Commentators say the government's decision to fire a large segment of the military without giving further consideration to its grievances was rash.

The prime minister is a Muslim of Yemeni origin, an anomaly in a country whose population is overwhelmingly Roman Catholic. Last year, he angered church leaders by deciding to make religious education optional instead of compulsory in schools. Separately, his support for a criminal defamation law raised concerns about threats to press freedom.

Alkatiri left East Timor in 1970, just a few years before Portugal abandoned its Southeast Asian colony. He lived in Angola and Mozambique, studying to become a chartered surveyor and lawyer.

Alkatiri was a founder of Fretilin, whose Portuguese acronym means Revolutionary Front for an Independent East Timor.
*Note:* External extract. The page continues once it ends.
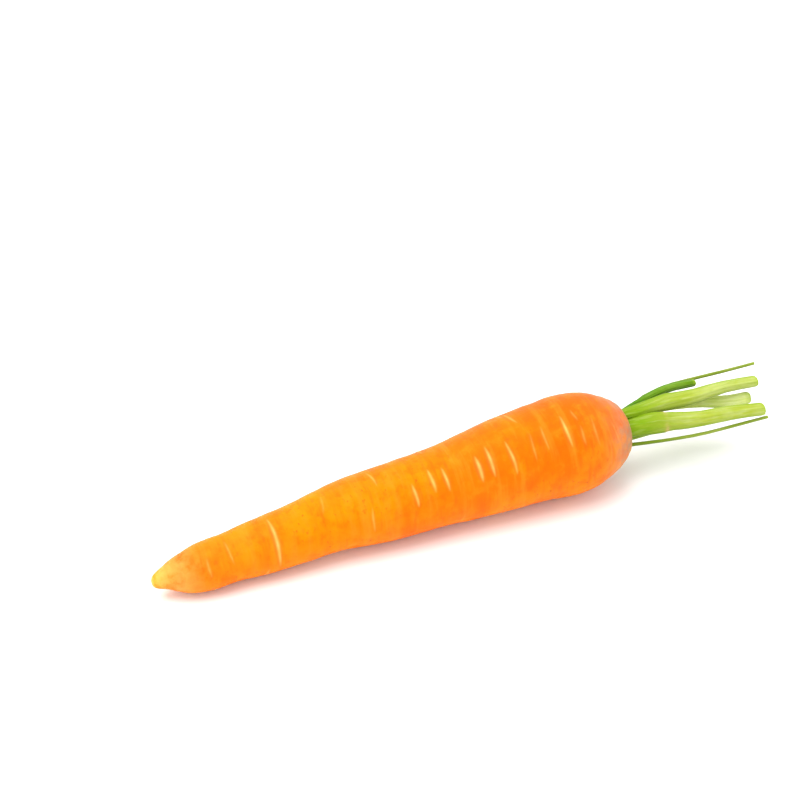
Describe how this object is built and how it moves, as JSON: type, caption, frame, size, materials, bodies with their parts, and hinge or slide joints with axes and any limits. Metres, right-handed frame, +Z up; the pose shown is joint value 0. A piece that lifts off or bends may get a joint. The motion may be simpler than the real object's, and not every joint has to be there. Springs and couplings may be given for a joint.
{
  "type": "carrot",
  "caption": "Fresh carrot lying on its side: a tapered orange root with a blunt tip and the cut green stubs of its leaf stalks.",
  "frame": {"origin": "middle of the bounding box, on the surface that the carrot lies on", "axes": "+X along the root from its tip to its crown and stalks, +Z up"},
  "size_m": [0.2408, 0.037, 0.0362],
  "materials": {
    "carrot_skin": "satin",
    "green_stalk": "satin",
    "pale_stalk": "satin",
    "dark_stalk": "satin"
  },
  "bodies": {
    "root": {"taproot": "carrot_skin", "stalk_upper": "green_stalk", "stalk_lower": "green_stalk", "stalk_middle": "pale_stalk", "stalk_short": "dark_stalk", "stalk_thin_top": "dark_stalk", "stalk_thin_bottom": "dark_stalk", "stalk_back": "green_stalk", "stalk_heart": "pale_stalk"}
  },
  "joints": []
}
The early influence of Marxism on the party made Alkatiri a figure of suspicion in Western circles. Last year, Alkatiri met Fidel Castro in Cuba.

During the Indonesian occupation, Alkatiri campaigned for the separatist cause at the United Nations with Ramos Horta, who later won a Nobel Peace Prize and is now foreign minister. The current crisis has exposed tensions between the two men.
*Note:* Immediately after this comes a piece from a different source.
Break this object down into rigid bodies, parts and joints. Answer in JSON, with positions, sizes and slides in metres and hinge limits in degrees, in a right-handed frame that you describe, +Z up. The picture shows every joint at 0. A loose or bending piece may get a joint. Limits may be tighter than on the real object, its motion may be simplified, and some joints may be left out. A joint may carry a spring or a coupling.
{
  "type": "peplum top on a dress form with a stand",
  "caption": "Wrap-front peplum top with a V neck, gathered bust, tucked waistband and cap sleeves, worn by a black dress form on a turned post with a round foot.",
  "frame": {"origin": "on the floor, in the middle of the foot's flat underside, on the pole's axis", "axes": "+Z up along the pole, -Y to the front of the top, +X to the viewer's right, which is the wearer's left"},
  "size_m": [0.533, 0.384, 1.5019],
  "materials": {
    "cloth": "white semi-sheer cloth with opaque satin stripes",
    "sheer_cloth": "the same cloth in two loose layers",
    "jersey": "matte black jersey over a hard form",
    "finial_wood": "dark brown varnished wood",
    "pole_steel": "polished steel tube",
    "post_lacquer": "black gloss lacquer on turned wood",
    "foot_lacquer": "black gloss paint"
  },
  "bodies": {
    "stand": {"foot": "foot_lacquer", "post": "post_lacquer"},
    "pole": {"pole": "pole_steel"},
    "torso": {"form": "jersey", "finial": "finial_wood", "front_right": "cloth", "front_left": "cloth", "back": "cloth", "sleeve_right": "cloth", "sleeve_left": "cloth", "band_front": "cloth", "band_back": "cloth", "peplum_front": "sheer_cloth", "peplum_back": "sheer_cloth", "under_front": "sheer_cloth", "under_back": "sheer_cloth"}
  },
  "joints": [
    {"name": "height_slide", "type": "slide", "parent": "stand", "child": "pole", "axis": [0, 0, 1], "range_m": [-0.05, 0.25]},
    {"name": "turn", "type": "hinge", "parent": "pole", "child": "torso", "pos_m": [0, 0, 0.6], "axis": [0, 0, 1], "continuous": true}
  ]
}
Alkatiri also has problematic ties with Australia, which last sent peacekeepers to East Timor in 1999 after pro-Indonesia militias devastated the territory following a vote for self-rule.

In recent years, Alkatiri engaged in protracted talks with Australia over territorial rights to oil and gas reserves in the sea between the two countries. In the current crisis, Australian Prime Minister John Howard raised questions about the quality of governance in East Timor, an apparent slap at Alkatiri.

The prime minister refused to take loans from the World Bank, fearing they could lead to the kind of debilitating debt and dependence suffered by other poor nations, especially in Africa.